### Records for this exercise
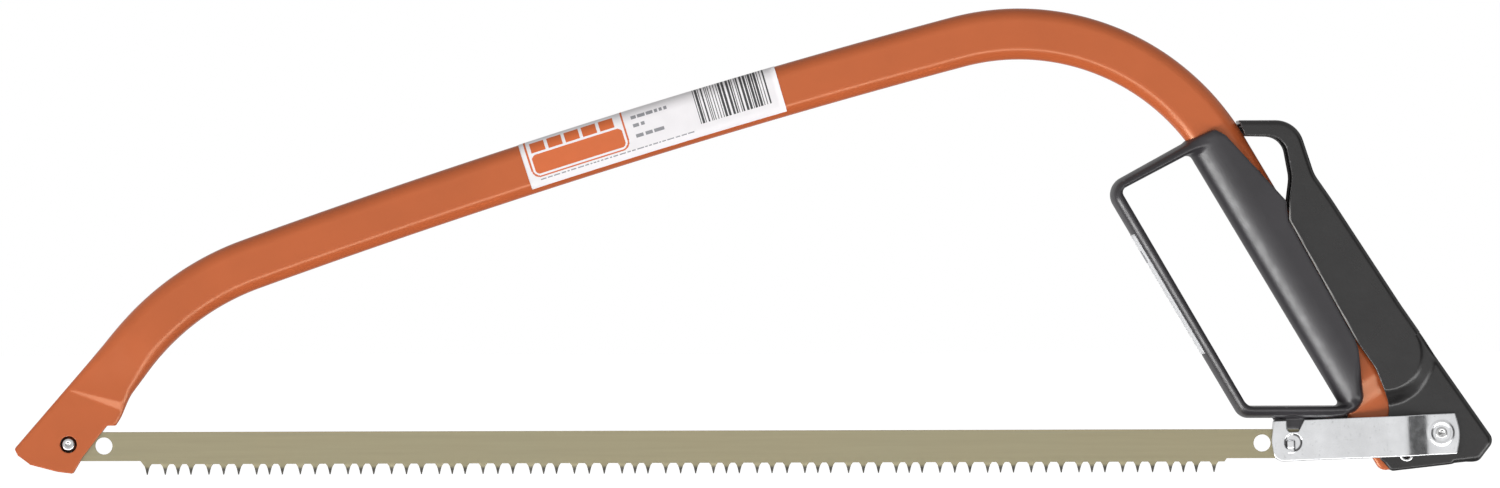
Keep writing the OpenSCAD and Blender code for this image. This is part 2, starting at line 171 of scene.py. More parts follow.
def new_object(name, points, faces, smooth_shading=True):
    mesh = bpy.data.meshes.new(name)
    mesh.from_pydata([tuple(p) for p in points], [], [tuple(int(i) for i in f) for f in faces])
    mesh.validate()
    mesh.polygons.foreach_set("use_smooth", [smooth_shading] * len(mesh.polygons))
    obj = bpy.data.objects.new(name, mesh)
    bpy.context.scene.collection.objects.link(obj)
    return obj


def quads_to_object(name, points, quads):
    """Like new_object, but quick for a big array of quads."""
    mesh = bpy.data.meshes.new(name)
    mesh.vertices.add(len(points))
    mesh.vertices.foreach_set("co", np.asarray(points, np.float32).ravel())
    mesh.loops.add(4 * len(quads))
    mesh.loops.foreach_set("vertex_index", np.asarray(quads, np.int32).ravel())
    mesh.polygons.add(len(quads))
    mesh.polygons.foreach_set("loop_start", np.arange(0, 4 * len(quads), 4, dtype=np.int32))
    mesh.update(calc_edges=True)
    mesh.validate()
    mesh.polygons.foreach_set("use_smooth", np.ones(len(mesh.polygons), bool))
    obj = bpy.data.objects.new(name, mesh)
    bpy.context.scene.collection.objects.link(obj)
    return obj


def gradient(field, points, step=0.02):
    slopes = []
    for axis in range(3):
        ahead, behind = points.copy(), points.copy()
        ahead[:, axis] += step
        behind[:, axis] -= step
        slopes.append((field(*ahead.T) - field(*behind.T)) / (2 * step))
    return np.stack(slopes, -1)


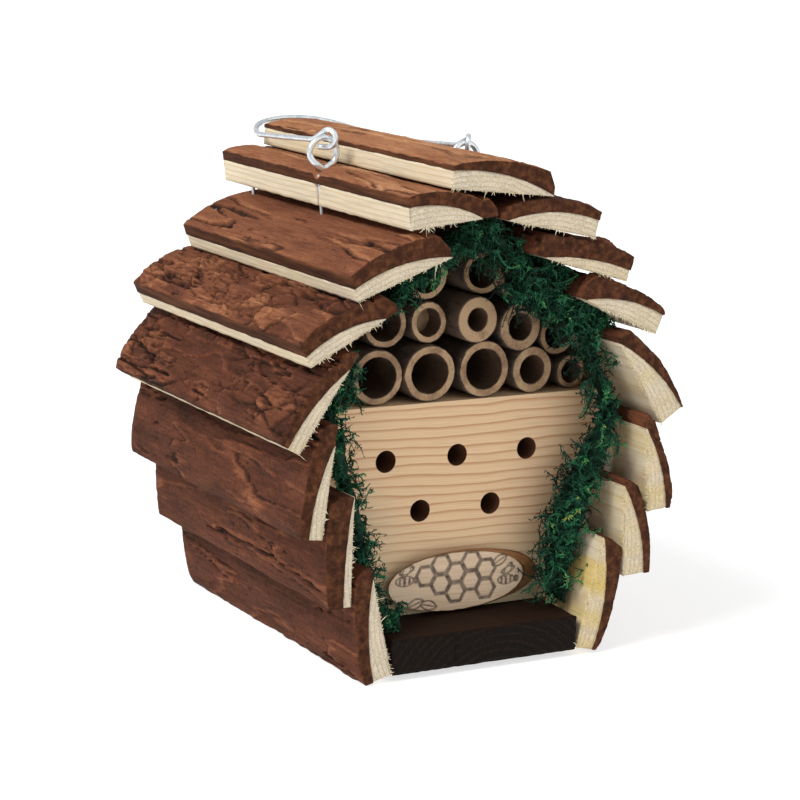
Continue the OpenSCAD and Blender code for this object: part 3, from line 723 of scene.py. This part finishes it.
# The base board: a gridded box with slightly worn corners, rings centred under its front end, and a
# drying crack down the front that runs back along the top
def makeBase():
    low, high = (np.array(corner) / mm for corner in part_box("base_board"))
    corner, faces = boxSkin(*baseLooks["cells"])
    a, b, c = corner.T
    x = low[0] + a * (high[0] - low[0])
    z = low[2] + b * (high[2] - low[2])
    y = low[1] + c * (high[1] - low[1])
    seed = baseLooks["seed"]
    heartX, heartZ = baseLooks["ringHeart"]
    extremes = ((a == 0) | (a == 1)).astype(int) + ((b == 0) | (b == 1)) + ((c == 0) | (c == 1))
    worn = np.where(extremes >= 2, 0.3 + 0.25 * roughNoise(x / 4 + z, y / 4, seed, 3), 0.0)
    x = x - np.sign(a - 0.5) * worn * ((a == 0) | (a == 1))
    y = y - np.sign(c - 0.5) * worn * ((c == 0) | (c == 1))
    z = z - (b == 1) * worn
    line = (baseLooks["crackAt"] + 0.6 * smoothNoise(z / 3, y * 0, seed)
            + 1.2 * smoothNoise(y / 30, z * 0, seed + 2))
    crack = np.exp(-((x - line) / 0.35) ** 2) * ease(-y, 0, 60)
    rings = 0.12 * np.sin(np.hypot(x - heartX, z - heartZ) * 2 * math.pi / baseLooks["ringPitch"])
    y = y + np.where(c == 0, 0.6 * crack + 0.12 * roughNoise(x / 1.5, z / 1.5, seed + 5, 3) + 0.24 + rings, 0)
    z = z - np.where(b == 1, 0.4 * crack + 0.15 * np.abs(roughNoise(x / 2.0, y / 30, seed + 7, 3)), 0)
    grain = np.column_stack([np.hypot(x - heartX, z - heartZ), x, y])
    top = (b == 1) & (c > 0) & (c < 1)
    tint = np.clip(0.75 * top + 0.2 - crack, 0, 1)
    points = np.column_stack([x, y, z])
    makePiece("baseBoard", points, [turnOutward(points, faces)], stained, "stained_wood", ["base_board"],
              grain=grain, tint=tint, end=((c == 0) | (c == 1)).astype(float))


makeBase()


# Gives a CAD node that is already the right shape its material and its grain: mm across the rings, along
# them, and lengthwise, each worked out from x, y and z by a row of the given 3 x 3 table
def dressNode(node, material, table, **attributes):
    mesh = nodes[node].data
    addAttributes(mesh, {"grain": nodePoints(node) @ np.array(table).T, **attributes})
    mesh.materials.clear()
    mesh.materials.append(material)


sapwood = (23, 29)                                # heights over the block's foot in mm where it fades out


# The block's grey-green sapwood lies along its foot, and its bores are the walls that lie inside its outline:
# their distance from every side of the outline's hull is over a millimetre
def dressBlock():
    points = nodePoints("drilled_block")
    normal = np.zeros(len(points) * 3)
    nodes["drilled_block"].data.vertices.foreach_get("normal", normal)
    normal = normal.reshape(-1, 3)
    outer = points[np.abs(normal[:, 1]) < 0.1]
    outerNormal = normal[np.abs(normal[:, 1]) < 0.1]
    sides = np.unique(np.round(outerNormal[:, [0, 2]], 3), axis=0)
    reach = (outer[:, [0, 2]] @ sides.T).max(0)
    inside = np.min(reach - points[:, [0, 2]] @ sides.T, axis=1)
    bored = ((inside > 1) & (np.abs(normal[:, 1]) < 0.1)).astype(float)
    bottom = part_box("drilled_block")[0][2] / mm
    pale = 1 - ease(points[:, 2] + 0.12 * points[:, 0], bottom + sapwood[0], bottom + sapwood[1])
    dressNode("drilled_block", pine, [(0.02, 0.1, 1), (0, 1, 0), (1, 0, 0)], bored=bored, tint=pale * 0.8)


dressBlock()
dressNode("back_board", plywood, [(1, 0, 0), (0, 1, 0), (0, 0, 1)])
dressNode("brads", bradSteel, [(1, 0, 0), (0, 1, 0), (0, 0, 1)])
print("boards made")


# Points round a cane, how far its sawn rim is worn back, and how deep in a cane its knot lies, in mm
caneLooks = {"around": 72, "seed": 70, "rimWorn": 0.35, "knots": {"mid_2": 9}}
# Tone of each cane's sawn rim, and how far out of square its mouth is cut (mm across the rim)
caneTones = {"low_1": (0.2, 0.3), "low_2": (0.5, -0.2), "low_3": (0.3, 0.2), "low_4": (0.6, 0.3),
             "low_5": (0.3, 0.2), "mid_1": (0.2, -0.3), "mid_2": (0.6, 0.4), "mid_3": (0.9, 0.2),
             "mid_4": (0.5, -0.2), "mid_5": (0.3, 0.2), "top_1": (0.7, 0.4), "top_2": (0.6, -0.3),
             "top_3": (0.3, 0.2)}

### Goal
Return nothing but the lines from the first line of the listing through the line with "return np.stack(slopes, -1)", please, keeping every one of them unchanged.

### Solution
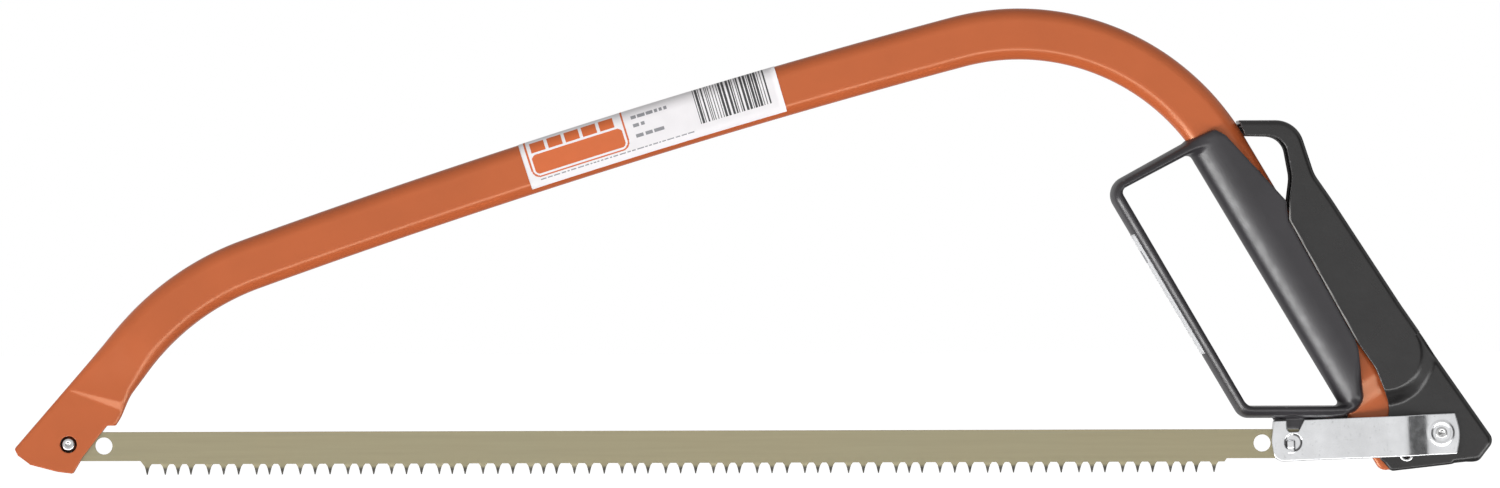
Keep writing the OpenSCAD and Blender code for this image. This is part 2, starting at line 171 of scene.py. More parts follow.
def new_object(name, points, faces, smooth_shading=True):
    mesh = bpy.data.meshes.new(name)
    mesh.from_pydata([tuple(p) for p in points], [], [tuple(int(i) for i in f) for f in faces])
    mesh.validate()
    mesh.polygons.foreach_set("use_smooth", [smooth_shading] * len(mesh.polygons))
    obj = bpy.data.objects.new(name, mesh)
    bpy.context.scene.collection.objects.link(obj)
    return obj


def quads_to_object(name, points, quads):
    """Like new_object, but quick for a big array of quads."""
    mesh = bpy.data.meshes.new(name)
    mesh.vertices.add(len(points))
    mesh.vertices.foreach_set("co", np.asarray(points, np.float32).ravel())
    mesh.loops.add(4 * len(quads))
    mesh.loops.foreach_set("vertex_index", np.asarray(quads, np.int32).ravel())
    mesh.polygons.add(len(quads))
    mesh.polygons.foreach_set("loop_start", np.arange(0, 4 * len(quads), 4, dtype=np.int32))
    mesh.update(calc_edges=True)
    mesh.validate()
    mesh.polygons.foreach_set("use_smooth", np.ones(len(mesh.polygons), bool))
    obj = bpy.data.objects.new(name, mesh)
    bpy.context.scene.collection.objects.link(obj)
    return obj


def gradient(field, points, step=0.02):
    slopes = []
    for axis in range(3):
        ahead, behind = points.copy(), points.copy()
        ahead[:, axis] += step
        behind[:, axis] -= step
        slopes.append((field(*ahead.T) - field(*behind.T)) / (2 * step))
    return np.stack(slopes, -1)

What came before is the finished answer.